▶ DO THIS: Output, word for word, every line from the start of the listing down to and including the line that contains "turn: float = 0.0009"; include nothing else.

▶ RECORD EXTRACTS:

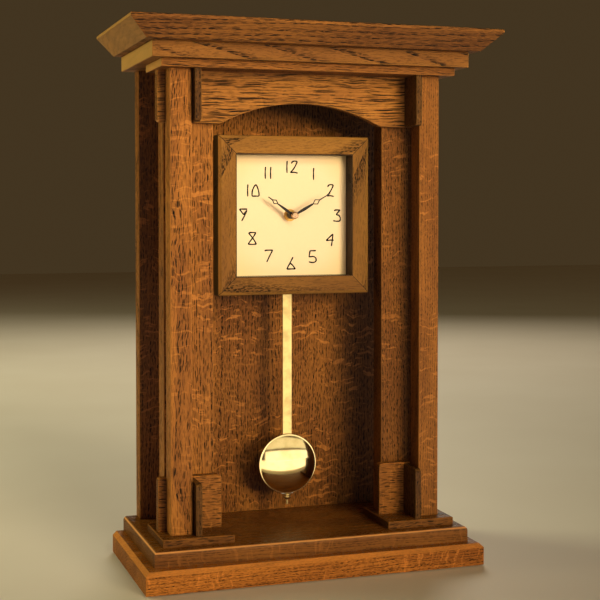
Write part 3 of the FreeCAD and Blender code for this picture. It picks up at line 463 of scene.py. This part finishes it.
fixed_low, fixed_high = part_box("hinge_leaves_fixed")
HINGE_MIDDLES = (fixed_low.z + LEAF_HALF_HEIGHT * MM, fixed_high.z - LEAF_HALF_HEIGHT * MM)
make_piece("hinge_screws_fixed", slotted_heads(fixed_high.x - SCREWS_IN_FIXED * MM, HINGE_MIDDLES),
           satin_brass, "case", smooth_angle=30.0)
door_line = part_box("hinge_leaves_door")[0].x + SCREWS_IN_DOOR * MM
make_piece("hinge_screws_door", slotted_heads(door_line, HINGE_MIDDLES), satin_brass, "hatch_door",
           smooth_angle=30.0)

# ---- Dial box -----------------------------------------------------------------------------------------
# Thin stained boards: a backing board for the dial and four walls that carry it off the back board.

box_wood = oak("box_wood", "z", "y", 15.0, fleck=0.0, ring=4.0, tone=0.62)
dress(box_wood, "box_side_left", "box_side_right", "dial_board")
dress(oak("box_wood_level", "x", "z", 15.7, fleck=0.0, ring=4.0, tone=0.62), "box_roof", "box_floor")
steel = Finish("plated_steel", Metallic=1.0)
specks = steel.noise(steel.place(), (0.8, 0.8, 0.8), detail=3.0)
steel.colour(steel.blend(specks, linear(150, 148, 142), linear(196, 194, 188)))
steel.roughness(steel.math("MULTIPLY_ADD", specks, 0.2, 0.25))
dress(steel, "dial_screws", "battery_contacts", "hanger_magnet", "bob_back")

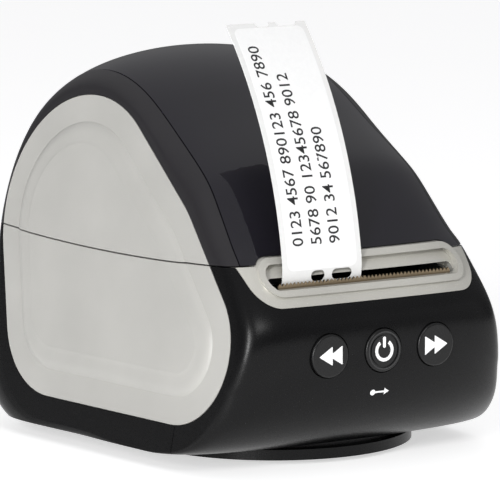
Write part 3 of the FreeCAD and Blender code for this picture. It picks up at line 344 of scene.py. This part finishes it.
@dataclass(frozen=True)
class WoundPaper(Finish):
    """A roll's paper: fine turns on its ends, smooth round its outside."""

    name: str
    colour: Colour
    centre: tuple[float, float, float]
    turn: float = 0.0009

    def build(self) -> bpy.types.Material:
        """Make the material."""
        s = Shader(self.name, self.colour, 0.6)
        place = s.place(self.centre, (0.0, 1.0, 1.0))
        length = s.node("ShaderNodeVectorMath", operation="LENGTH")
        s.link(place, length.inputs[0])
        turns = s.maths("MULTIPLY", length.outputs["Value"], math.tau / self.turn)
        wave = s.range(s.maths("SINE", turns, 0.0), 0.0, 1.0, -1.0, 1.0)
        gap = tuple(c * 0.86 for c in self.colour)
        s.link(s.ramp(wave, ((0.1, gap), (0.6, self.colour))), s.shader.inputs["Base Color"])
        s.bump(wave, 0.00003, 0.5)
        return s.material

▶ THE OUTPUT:
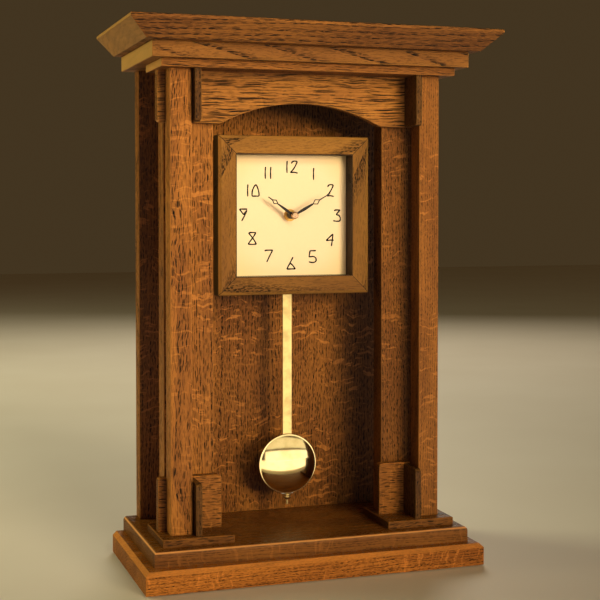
Write part 3 of the FreeCAD and Blender code for this picture. It picks up at line 463 of scene.py. This part finishes it.
fixed_low, fixed_high = part_box("hinge_leaves_fixed")
HINGE_MIDDLES = (fixed_low.z + LEAF_HALF_HEIGHT * MM, fixed_high.z - LEAF_HALF_HEIGHT * MM)
make_piece("hinge_screws_fixed", slotted_heads(fixed_high.x - SCREWS_IN_FIXED * MM, HINGE_MIDDLES),
           satin_brass, "case", smooth_angle=30.0)
door_line = part_box("hinge_leaves_door")[0].x + SCREWS_IN_DOOR * MM
make_piece("hinge_screws_door", slotted_heads(door_line, HINGE_MIDDLES), satin_brass, "hatch_door",
           smooth_angle=30.0)

# ---- Dial box -----------------------------------------------------------------------------------------
# Thin stained boards: a backing board for the dial and four walls that carry it off the back board.

box_wood = oak("box_wood", "z", "y", 15.0, fleck=0.0, ring=4.0, tone=0.62)
dress(box_wood, "box_side_left", "box_side_right", "dial_board")
dress(oak("box_wood_level", "x", "z", 15.7, fleck=0.0, ring=4.0, tone=0.62), "box_roof", "box_floor")
steel = Finish("plated_steel", Metallic=1.0)
specks = steel.noise(steel.place(), (0.8, 0.8, 0.8), detail=3.0)
steel.colour(steel.blend(specks, linear(150, 148, 142), linear(196, 194, 188)))
steel.roughness(steel.math("MULTIPLY_ADD", specks, 0.2, 0.25))
dress(steel, "dial_screws", "battery_contacts", "hanger_magnet", "bob_back")

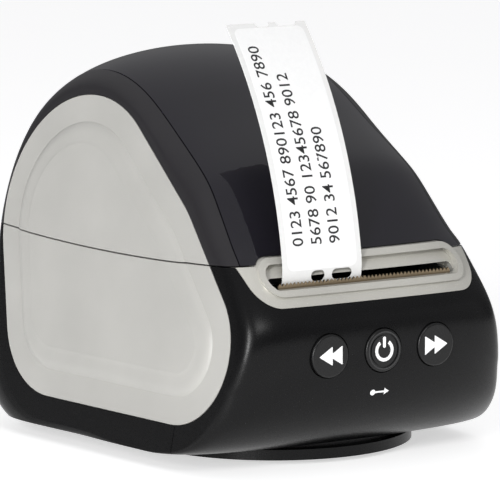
Write part 3 of the FreeCAD and Blender code for this picture. It picks up at line 344 of scene.py. This part finishes it.
@dataclass(frozen=True)
class WoundPaper(Finish):
    """A roll's paper: fine turns on its ends, smooth round its outside."""

    name: str
    colour: Colour
    centre: tuple[float, float, float]
    turn: float = 0.0009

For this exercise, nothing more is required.